Material supplied »
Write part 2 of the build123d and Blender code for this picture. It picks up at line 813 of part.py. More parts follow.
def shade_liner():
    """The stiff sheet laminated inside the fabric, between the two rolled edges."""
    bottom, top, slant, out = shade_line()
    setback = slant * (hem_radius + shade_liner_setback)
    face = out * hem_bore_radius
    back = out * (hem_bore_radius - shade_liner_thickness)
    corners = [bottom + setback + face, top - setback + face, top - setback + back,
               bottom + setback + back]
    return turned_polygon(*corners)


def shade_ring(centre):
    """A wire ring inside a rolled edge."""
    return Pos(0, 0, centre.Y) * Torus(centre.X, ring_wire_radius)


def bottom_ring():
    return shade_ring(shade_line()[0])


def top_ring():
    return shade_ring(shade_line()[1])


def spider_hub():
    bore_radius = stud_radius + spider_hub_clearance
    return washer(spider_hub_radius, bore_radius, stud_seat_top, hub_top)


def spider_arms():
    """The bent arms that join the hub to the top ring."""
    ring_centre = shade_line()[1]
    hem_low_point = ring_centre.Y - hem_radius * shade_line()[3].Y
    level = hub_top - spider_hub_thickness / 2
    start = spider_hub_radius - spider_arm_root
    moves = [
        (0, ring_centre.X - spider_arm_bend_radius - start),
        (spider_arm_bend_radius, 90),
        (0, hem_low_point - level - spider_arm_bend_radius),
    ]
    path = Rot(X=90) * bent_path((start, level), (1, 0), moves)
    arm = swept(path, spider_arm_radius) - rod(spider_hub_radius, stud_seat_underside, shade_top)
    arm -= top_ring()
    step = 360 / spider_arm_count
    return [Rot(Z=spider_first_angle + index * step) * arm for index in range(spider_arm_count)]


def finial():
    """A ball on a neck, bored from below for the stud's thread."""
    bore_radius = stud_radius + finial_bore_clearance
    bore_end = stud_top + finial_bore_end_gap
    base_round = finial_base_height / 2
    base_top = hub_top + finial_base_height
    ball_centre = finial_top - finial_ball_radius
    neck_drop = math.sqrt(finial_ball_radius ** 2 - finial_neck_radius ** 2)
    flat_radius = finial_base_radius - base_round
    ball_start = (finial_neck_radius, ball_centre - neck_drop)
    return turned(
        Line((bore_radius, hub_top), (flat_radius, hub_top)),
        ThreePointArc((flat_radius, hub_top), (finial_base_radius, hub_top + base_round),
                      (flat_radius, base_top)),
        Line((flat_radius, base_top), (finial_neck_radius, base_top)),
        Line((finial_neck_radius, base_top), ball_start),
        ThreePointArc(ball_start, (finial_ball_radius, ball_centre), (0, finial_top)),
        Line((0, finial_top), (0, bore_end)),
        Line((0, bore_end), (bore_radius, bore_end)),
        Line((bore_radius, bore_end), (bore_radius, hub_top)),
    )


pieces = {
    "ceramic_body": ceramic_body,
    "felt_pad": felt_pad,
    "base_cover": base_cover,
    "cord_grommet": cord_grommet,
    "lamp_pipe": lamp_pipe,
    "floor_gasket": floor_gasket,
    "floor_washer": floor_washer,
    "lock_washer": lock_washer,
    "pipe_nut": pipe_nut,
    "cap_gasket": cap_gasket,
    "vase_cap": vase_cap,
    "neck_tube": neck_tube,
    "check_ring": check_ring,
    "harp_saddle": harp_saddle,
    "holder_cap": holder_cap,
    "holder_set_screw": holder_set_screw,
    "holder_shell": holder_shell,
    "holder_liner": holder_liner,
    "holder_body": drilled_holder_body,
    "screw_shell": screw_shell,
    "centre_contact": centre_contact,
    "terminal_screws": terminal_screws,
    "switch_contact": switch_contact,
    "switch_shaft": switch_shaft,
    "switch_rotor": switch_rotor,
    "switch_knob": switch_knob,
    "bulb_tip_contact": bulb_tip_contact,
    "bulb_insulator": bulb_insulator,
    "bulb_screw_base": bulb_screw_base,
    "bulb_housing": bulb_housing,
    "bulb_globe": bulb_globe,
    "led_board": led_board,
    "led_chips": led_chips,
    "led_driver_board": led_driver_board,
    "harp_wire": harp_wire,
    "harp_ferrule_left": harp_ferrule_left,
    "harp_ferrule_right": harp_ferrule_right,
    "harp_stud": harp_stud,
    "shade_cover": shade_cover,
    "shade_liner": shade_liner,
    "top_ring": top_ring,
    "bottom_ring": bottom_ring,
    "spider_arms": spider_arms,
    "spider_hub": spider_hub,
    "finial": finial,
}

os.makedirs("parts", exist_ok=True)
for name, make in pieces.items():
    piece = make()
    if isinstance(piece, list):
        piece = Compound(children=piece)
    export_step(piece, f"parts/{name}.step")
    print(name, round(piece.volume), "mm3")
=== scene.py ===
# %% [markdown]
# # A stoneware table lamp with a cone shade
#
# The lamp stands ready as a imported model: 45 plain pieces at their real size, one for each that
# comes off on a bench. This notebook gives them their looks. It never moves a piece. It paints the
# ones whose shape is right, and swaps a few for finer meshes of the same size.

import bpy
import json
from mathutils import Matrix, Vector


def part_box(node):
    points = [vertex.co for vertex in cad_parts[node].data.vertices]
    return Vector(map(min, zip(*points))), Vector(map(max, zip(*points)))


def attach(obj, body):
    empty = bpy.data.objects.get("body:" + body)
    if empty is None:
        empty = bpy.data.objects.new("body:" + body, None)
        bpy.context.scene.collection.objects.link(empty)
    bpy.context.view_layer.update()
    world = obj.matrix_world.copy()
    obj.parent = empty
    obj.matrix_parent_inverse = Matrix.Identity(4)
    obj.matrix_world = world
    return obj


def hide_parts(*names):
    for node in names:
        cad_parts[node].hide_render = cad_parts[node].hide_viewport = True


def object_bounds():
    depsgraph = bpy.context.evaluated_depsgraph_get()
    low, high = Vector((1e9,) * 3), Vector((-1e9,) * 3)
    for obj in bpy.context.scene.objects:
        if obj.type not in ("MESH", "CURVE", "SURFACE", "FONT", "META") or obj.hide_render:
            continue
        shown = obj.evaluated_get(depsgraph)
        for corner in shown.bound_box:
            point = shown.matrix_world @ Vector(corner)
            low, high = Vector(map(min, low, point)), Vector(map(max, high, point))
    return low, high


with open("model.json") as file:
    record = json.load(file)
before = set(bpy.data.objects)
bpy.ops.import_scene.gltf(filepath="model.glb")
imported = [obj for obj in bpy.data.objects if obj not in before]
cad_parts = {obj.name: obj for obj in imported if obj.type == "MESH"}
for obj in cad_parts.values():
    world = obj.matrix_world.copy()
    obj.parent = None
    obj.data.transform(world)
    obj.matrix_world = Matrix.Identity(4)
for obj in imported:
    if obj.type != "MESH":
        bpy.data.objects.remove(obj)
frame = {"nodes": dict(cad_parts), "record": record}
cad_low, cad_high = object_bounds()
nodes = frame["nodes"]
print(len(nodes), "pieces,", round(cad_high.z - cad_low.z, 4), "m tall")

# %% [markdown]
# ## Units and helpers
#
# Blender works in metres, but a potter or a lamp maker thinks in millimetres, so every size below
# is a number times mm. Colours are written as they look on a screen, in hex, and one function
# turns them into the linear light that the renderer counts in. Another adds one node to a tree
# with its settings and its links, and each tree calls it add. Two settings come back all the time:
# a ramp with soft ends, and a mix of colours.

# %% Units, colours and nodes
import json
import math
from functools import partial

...

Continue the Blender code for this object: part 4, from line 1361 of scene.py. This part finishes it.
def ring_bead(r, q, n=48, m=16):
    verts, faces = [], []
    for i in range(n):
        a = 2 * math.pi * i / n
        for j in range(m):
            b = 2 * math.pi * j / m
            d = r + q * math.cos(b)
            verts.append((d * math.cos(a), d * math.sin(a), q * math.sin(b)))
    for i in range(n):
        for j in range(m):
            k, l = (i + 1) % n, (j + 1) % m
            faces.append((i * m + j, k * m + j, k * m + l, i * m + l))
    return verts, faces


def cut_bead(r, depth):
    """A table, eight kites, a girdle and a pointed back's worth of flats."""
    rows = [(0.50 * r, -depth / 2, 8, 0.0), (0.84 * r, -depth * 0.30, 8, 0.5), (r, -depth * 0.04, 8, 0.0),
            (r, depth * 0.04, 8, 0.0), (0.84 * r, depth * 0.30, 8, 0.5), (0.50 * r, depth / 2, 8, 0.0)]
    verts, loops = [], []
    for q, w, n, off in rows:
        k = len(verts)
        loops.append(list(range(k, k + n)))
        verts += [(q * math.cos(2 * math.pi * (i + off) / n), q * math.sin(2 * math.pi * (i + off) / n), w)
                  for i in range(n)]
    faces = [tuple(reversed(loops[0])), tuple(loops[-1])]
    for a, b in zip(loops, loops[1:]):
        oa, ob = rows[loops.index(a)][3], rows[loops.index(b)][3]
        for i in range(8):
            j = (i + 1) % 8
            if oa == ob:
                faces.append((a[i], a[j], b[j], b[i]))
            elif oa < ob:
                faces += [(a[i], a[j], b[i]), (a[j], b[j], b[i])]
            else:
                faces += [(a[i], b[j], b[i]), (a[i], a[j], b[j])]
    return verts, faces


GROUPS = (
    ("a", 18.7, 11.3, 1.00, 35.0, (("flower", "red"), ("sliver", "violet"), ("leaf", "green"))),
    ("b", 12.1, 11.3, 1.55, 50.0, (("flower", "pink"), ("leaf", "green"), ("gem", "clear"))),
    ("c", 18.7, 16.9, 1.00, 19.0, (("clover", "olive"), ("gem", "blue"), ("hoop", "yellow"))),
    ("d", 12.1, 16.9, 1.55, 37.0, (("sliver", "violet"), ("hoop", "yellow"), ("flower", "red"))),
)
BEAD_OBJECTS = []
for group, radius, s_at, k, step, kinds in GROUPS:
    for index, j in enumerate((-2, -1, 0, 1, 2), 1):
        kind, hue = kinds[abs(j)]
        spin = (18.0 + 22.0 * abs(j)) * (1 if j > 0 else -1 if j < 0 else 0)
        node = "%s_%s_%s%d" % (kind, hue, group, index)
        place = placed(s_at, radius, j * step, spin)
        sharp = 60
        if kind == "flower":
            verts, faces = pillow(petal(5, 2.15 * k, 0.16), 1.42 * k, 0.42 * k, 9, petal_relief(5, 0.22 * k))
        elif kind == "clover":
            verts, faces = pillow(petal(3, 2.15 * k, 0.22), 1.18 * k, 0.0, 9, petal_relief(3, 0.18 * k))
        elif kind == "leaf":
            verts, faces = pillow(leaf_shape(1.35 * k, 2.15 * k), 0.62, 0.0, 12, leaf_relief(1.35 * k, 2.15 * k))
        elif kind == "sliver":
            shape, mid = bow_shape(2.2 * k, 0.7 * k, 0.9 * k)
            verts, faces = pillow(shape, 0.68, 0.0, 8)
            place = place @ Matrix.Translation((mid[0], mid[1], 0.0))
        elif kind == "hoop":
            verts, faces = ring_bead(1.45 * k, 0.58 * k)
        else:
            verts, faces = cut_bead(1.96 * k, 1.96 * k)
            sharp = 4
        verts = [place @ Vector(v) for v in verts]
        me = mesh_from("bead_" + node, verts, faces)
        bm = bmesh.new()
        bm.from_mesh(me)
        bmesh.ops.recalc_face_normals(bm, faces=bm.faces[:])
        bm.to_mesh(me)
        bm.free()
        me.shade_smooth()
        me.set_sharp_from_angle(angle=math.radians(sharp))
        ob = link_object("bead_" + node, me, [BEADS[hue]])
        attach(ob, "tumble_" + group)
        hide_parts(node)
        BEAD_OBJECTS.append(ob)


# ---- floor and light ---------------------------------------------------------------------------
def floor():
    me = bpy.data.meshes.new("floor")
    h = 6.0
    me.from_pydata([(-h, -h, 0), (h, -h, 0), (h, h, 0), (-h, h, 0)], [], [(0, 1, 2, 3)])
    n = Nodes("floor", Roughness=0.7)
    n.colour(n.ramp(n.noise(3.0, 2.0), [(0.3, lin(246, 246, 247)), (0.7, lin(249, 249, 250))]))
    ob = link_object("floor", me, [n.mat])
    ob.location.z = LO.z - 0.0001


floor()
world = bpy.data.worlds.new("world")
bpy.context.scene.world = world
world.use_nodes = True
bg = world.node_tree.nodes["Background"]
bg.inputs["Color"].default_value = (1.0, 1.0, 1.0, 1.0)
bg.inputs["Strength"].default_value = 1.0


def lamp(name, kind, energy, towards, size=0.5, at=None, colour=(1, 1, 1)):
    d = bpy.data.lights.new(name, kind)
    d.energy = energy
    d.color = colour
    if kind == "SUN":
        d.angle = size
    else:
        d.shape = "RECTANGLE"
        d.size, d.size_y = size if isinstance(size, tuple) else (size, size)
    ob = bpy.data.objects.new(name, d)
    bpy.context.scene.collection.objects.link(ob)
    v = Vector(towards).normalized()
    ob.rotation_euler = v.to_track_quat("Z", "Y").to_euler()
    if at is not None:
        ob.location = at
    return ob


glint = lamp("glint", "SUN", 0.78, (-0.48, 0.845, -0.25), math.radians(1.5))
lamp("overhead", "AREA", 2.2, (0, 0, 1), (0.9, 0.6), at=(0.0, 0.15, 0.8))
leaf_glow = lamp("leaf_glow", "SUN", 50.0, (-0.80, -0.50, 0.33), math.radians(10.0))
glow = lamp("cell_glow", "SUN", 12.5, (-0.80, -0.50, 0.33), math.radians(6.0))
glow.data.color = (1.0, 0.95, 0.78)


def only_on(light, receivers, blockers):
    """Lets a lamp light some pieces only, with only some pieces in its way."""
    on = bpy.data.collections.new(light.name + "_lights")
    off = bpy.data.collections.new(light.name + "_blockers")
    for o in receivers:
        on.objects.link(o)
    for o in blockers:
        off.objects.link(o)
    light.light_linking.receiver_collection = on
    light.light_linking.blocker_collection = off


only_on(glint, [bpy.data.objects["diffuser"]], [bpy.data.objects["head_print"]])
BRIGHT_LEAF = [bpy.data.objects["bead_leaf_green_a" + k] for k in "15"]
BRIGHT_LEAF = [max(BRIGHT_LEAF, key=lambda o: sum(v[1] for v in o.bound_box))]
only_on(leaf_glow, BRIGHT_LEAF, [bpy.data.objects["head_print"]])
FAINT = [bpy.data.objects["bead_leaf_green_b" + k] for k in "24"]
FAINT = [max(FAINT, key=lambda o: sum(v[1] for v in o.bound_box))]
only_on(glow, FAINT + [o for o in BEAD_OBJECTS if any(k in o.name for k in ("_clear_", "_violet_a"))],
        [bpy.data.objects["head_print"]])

What needs to be done » Print, without alteration, the lines from the line with "for name, make" to the line with "from mathutils import Matrix, Vector". Include both of them, and omit every other line.

Task answer »
for name, make in pieces.items():
    piece = make()
    if isinstance(piece, list):
        piece = Compound(children=piece)
    export_step(piece, f"parts/{name}.step")
    print(name, round(piece.volume), "mm3")
=== scene.py ===
# %% [markdown]
# # A stoneware table lamp with a cone shade
#
# The lamp stands ready as a imported model: 45 plain pieces at their real size, one for each that
# comes off on a bench. This notebook gives them their looks. It never moves a piece. It paints the
# ones whose shape is right, and swaps a few for finer meshes of the same size.

import bpy
import json
from mathutils import Matrix, Vector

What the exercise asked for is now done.